Do this: Determine how many lines contain the string "finishes". Respond with that number and nothing more.
--- Start Information supplied ---
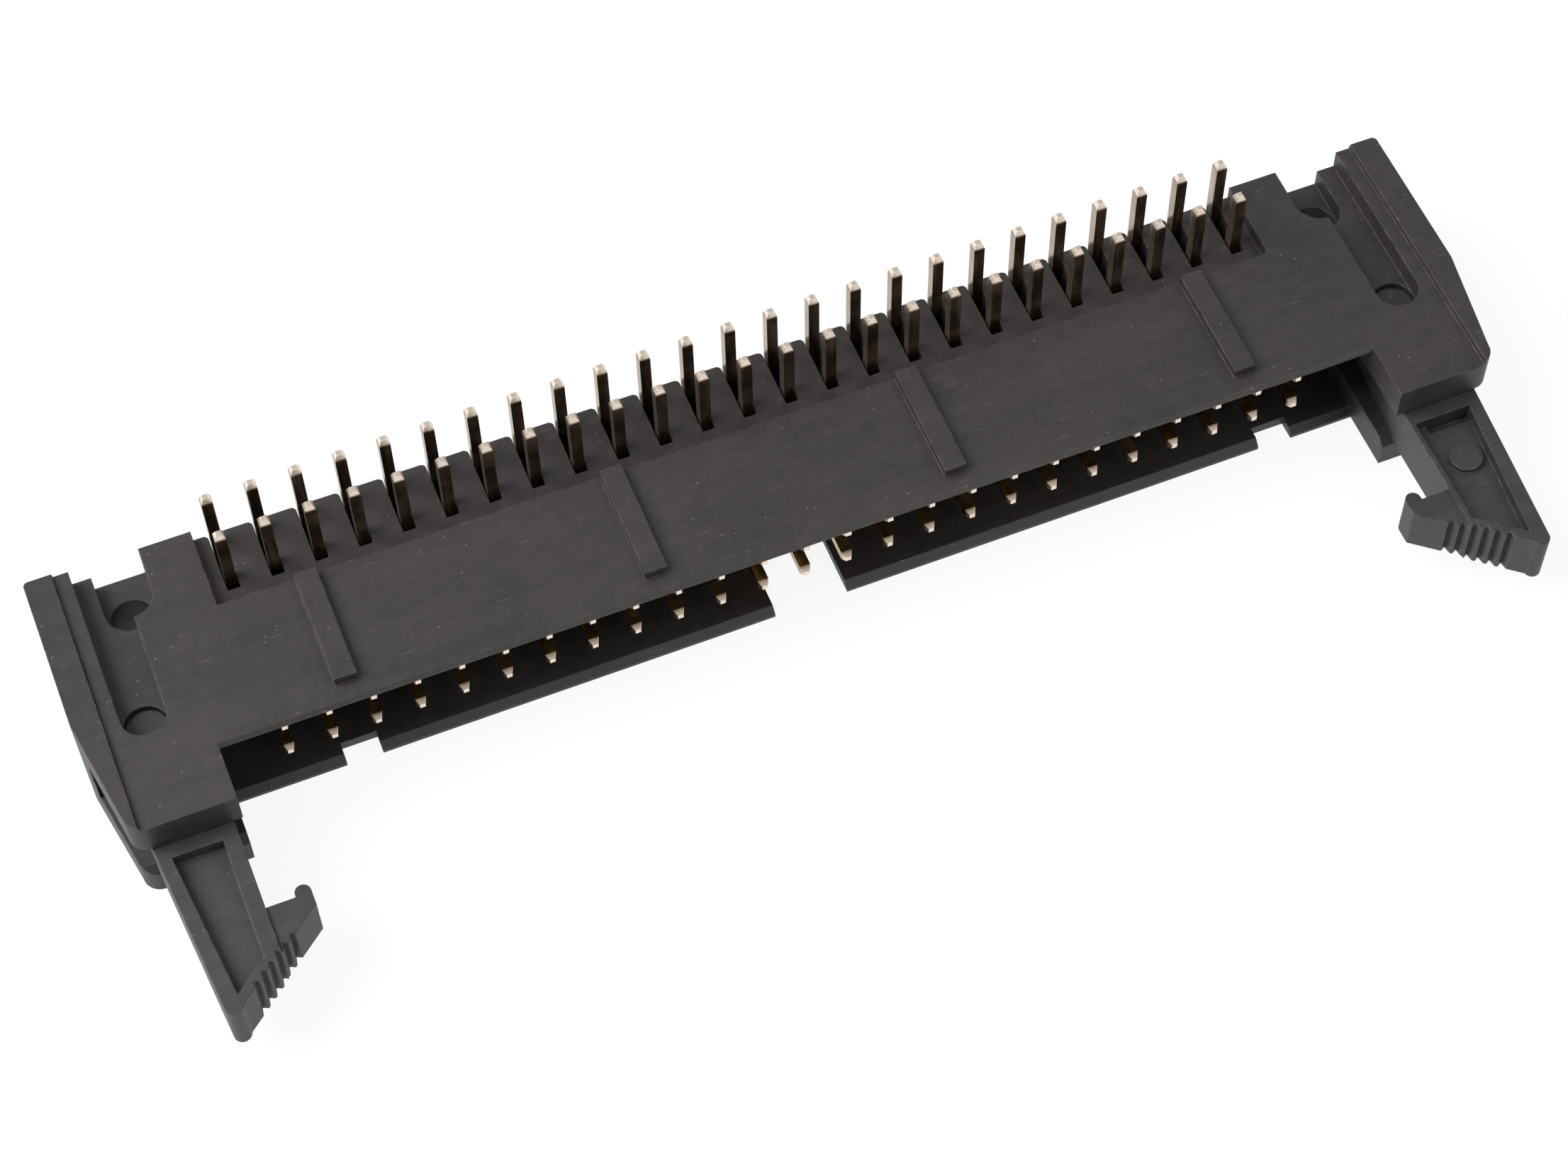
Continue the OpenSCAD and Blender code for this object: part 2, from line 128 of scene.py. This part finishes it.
class Finish(Nodes):
    """A material with the patterns that the object's finishes share."""

    def __init__(self, name):
        super().__init__(bpy.data.materials.new(name))

    def place(self):
        return self.node("ShaderNodeTexCoord").out("Object")

    def axis(self, vector, name):
        return self.node("ShaderNodeSeparateXYZ", None, {"Vector": vector}).out(name)

    def stretched(self, place, turn, scale):
        return self.node(
            "ShaderNodeMapping", None, {"Vector": place, "Rotation": turn, "Scale": scale}
        ).out("Vector")

    def noise(self, vector, scale, detail=2.0, rough=0.5):
        return self.node(
            "ShaderNodeTexNoise", None,
            {"Vector": vector, "Scale": scale, "Detail": detail, "Roughness": rough},
        ).out("Fac")

    def mix(self, factor, a, b):
        """Colour a where factor is 0 and colour b where it is 1."""
        return self.node(
            "ShaderNodeMix", {"data_type": "RGBA"}, {0: factor, 6: a, 7: b}
        ).out(2)

    def rounded(self, samples, radius):
        """The normal with edges rounded by radius."""
        return self.node(
            "ShaderNodeBevel", {"samples": samples}, {"Radius": radius}
        ).out("Normal")

    def face_normal(self):
        return self.node("ShaderNodeNewGeometry").out("Normal")

    def edge_wear(self, radius):
        """1 on a convex edge, 0 on a flat face, from the rounded and the plain normal."""
        same = self.node(
            "ShaderNodeVectorMath", {"operation": "DOT_PRODUCT"},
            {0: self.rounded(6, radius), 1: self.face_normal()},
        ).out("Value")
        return same.below(0.86, 0.12)

    def bumped(self, strength, distance, height, normal):
        return self.node(
            "ShaderNodeBump", None,
            {"Strength": strength, "Distance": distance, "Height": height, "Normal": normal},
        ).out("Normal")

    def surface(self, shader):
        self.node("ShaderNodeOutputMaterial", None, {"Surface": shader})
        return self.owner

    def shaded(self, values):
        return self.surface(
            self.node("ShaderNodeBsdfPrincipled", None, values).out("BSDF")
        )


def rgb(red, green, blue):
    return (red, green, blue, 1.0)


# ---- the object's finishes ----


def moulded_plastic(name, shade, dust, scratch_turns):
    """Dark moulded plastic: fine grain, cloudy flow marks, dust specks and hair scratches."""
    fin = Finish(name)
    place = fin.place()
    cloud = fin.noise(place, 110.0, 4.0, 0.6)
    mottle = fin.noise(place, 1400.0, 3.0, 0.6)
    grain = fin.noise(place, 5200.0, 2.0, 0.6)
    flow = fin.noise(fin.stretched(place, (0.0, 0.0, 0.3), (60.0, 420.0, 200.0)), 1.0, 4.0, 0.65)

    dark = rgb(*[s * 0.7 for s in shade])
    light = rgb(*[s * 1.3 for s in shade])
    uneven = (
        0.4 * cloud.above(0.3, 0.4) + 0.3 * flow.above(0.35, 0.3) + 0.3 * mottle.above(0.35, 0.3)
    )
    body = fin.mix(uneven, dark, light)
    wear = fin.edge_wear(0.0001) * mottle.above(0.4, 0.25)
    body = fin.mix(wear * 0.5, body, rgb(0.17, 0.13, 0.12))

    scratches = 0.0
    for turn in scratch_turns:
        strand = fin.stretched(place, (0.0, 0.0, turn), (420.0, 7000.0, 1600.0))
        scratches = fin.noise(strand, 1.0, 1.0).above(0.765, 0.02) + scratches
    body = fin.mix(scratches * 0.1, body, rgb(0.3, 0.28, 0.27))

    cells = fin.node("ShaderNodeTexVoronoi", {"feature": "F1"}, {"Vector": place, "Scale": dust})
    specks = cells.out("Distance").below(0.05, 0.06)
    dusty = fin.noise(place, 420.0, 1.0).above(0.52, 0.08)
    body = fin.mix(specks * dusty * 0.28, body, rgb(0.35, 0.31, 0.29))

    relief = grain + 0.6 * mottle + 0.4 * scratches
    return fin.shaded({
        "Base Color": body,
        "Roughness": 0.27 + 0.16 * cloud + 0.2 * flow + 0.12 * mottle - 0.08 * wear,
        "Normal": fin.bumped(0.22, 0.00003, relief, fin.rounded(6, 0.00008)),
        "Specular IOR Level": 0.5,
    })


def contact_metal(name, seat, post_front):
    """Gold-flashed posts in front, bronze tails behind with a painted highlight on their
    left-facing flanks, and bright sheared ends: bare metal colour, lightened further as a
    painted highlight.
    """
    fin = Finish(name)
    place = fin.place()
    height = fin.axis(place, "Z")
    depth = fin.axis(place, "Y")
    drawn = fin.noise(fin.stretched(place, (0.0, 0.0, 0.0), (2600.0, 2600.0, 260.0)), 1.0, 3.0)
    blotch = fin.noise(place, 700.0, 3.0)
    patchy = blotch.above(0.35, 0.35)

    bronze = fin.mix(patchy, rgb(0.13, 0.085, 0.055), rgb(0.30, 0.215, 0.15))
    gold = fin.mix(patchy, rgb(0.26, 0.16, 0.065), rgb(0.52, 0.36, 0.16))
    tail = depth.above(TAILS_FROM, 0.0004)
    colour = fin.mix(tail, gold, bronze)
    # painted highlight: tail faces that point to -X are lightened as if lit; this is not a
    # colour of the metal
    lit_left_flank = (0.0 - fin.axis(fin.face_normal(), "X")).above(0.6, 0.2) * tail
    colour = fin.mix(lit_left_flank * 0.35, colour, rgb(0.62, 0.52, 0.42))
    # sheared tail ends and post tips: bare metal colour, partly a painted highlight where the
    # ends catch the light
    bare_end_and_glint = height.above(seat + TAIL_END_FROM, 0.0001) + depth.below(post_front + 0.0001, 0.0003)
    colour = fin.mix(bare_end_and_glint * 0.9, colour, rgb(0.95, 0.82, 0.7))
    colour = fin.mix(drawn.above(0.55, 0.2) * 0.3, colour, rgb(0.8, 0.72, 0.6))
    return fin.shaded({
        "Base Color": colour,
        "Metallic": 0.95,
        "Roughness": 0.17 + 0.14 * drawn + 0.08 * blotch,
        "Normal": fin.bumped(0.15, 0.00002, drawn, fin.rounded(4, 0.00005)),
    })


mounts = {mount["name"]: mount for mount in frame["record"]["mounts"]}
seat_height = mounts["board_seat"]["pos_m"][2]
posts_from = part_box("contact_upper_01")[0].y

finishes = {
    "housing": moulded_plastic(
        "housing_plastic", (0.0250, 0.0207, 0.0205), 1500.0, (0.5, 1.2, 2.3)
    ),
    "latch": moulded_plastic("latch_plastic", (0.031, 0.027, 0.027), 1700.0, (0.9,)),
    "contact": contact_metal("contact_metal", seat_height, posts_from),
}
for name, solid in frame["nodes"].items():
    solid.data.materials.clear()
    solid.data.materials.append(finishes[name.split("_")[0]])

# ---- table, light and camera ----


def table_finish():
    """White to the eye and in gloss, with the object's faint shadow."""
    fin = Finish("table_white")
    sheet = fin.node("ShaderNodeBsdfDiffuse", None, {"Color": rgb(0.93, 0.93, 0.93)}).out("BSDF")
    bright = fin.node(
        "ShaderNodeEmission", None, {"Color": rgb(1.0, 1.0, 1.0), "Strength": 1.0}
    ).out("Emission")
    ray = fin.node("ShaderNodeLightPath")
    seen = ray.out("Is Camera Ray") + ray.out("Is Glossy Ray") + ray.out("Is Transmission Ray")
    return fin.surface(fin.mix_shaders(seen * TABLE_GLOW, sheet, bright))


def table():
    half = TABLE_HALF
    mesh = bpy.data.meshes.new("table")
    corners = [(-half, -half, 0.0), (half, -half, 0.0), (half, half, 0.0), (-half, half, 0.0)]
    mesh.from_pydata(corners, [], [(0, 1, 2, 3)])
    mesh.materials.append(table_finish())
    top = bpy.data.objects.new("table", mesh)
    bpy.context.scene.collection.objects.link(top)


def room():
    """Plain soft light from all round, white to the camera."""
    world = bpy.data.worlds.new("studio")
    nodes = Nodes(world)
    ray = nodes.node("ShaderNodeLightPath")
    seen = ray.out("Is Camera Ray").either(ray.out("Is Transmission Ray"))
    plain, white = (
        nodes.node(
            "ShaderNodeBackground", None, {"Color": rgb(1.0, 1.0, 1.0), "Strength": level}
        ).out("Background")
        for level in (ROOM_LEVEL, 1.0)
    )
    lit = nodes.mix_shaders(seen, plain, white)
    nodes.node("ShaderNodeOutputWorld", None, {"Surface": lit})
    bpy.context.scene.world = world


def soft_light(name, place, side, power):
    """A square lamp that faces the object."""
    lamp = bpy.data.lights.new(name, "AREA")
    lamp.shape = "RECTANGLE"
    lamp.size = lamp.size_y = side
    lamp.energy = power
    held = bpy.data.objects.new(name, lamp)
    held.location = place
    held.rotation_euler = (-Vector(place)).to_track_quat("-Z", "Y").to_euler()
    bpy.context.scene.collection.objects.link(held)


def camera():
    """Long lens from the mouth side, high above the table and a little to the left."""
    flat = math.cos(CAMERA_TILT)
    ahead = Vector(
        (-math.sin(CAMERA_TURN) * flat, math.cos(CAMERA_TURN) * flat, -math.sin(CAMERA_TILT))
    )
    right = ahead.cross(Vector((0.0, 0.0, 1.0))).normalized()
    up = right.cross(ahead)
    side = math.cos(CAMERA_ROLL) * right + math.sin(CAMERA_ROLL) * up
    top = math.cos(CAMERA_ROLL) * up - math.sin(CAMERA_ROLL) * right
    data = bpy.data.cameras.new("camera")
    data.sensor_width = SENSOR_MM
    data.lens = LENS_MM
    data.clip_start = 0.01
    data.clip_end = 10.0
    held = bpy.data.objects.new("camera", data)
    turned = Matrix((side, top, -ahead)).transposed().to_4x4()
    held.matrix_world = Matrix.Translation(CAMERA_PLACE) @ turned
    bpy.context.scene.collection.objects.link(held)
    bpy.context.scene.camera = held


room()
table()
soft_light("window", (-0.45, 0.1, 0.5), 0.5, 6.0)
soft_light("fill", (0.3, -0.5, 0.5), 0.4, 1.0)
camera()
bpy.context.scene.view_settings.view_transform = "Standard"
--- End Information supplied ---
Reply to the exercise: 5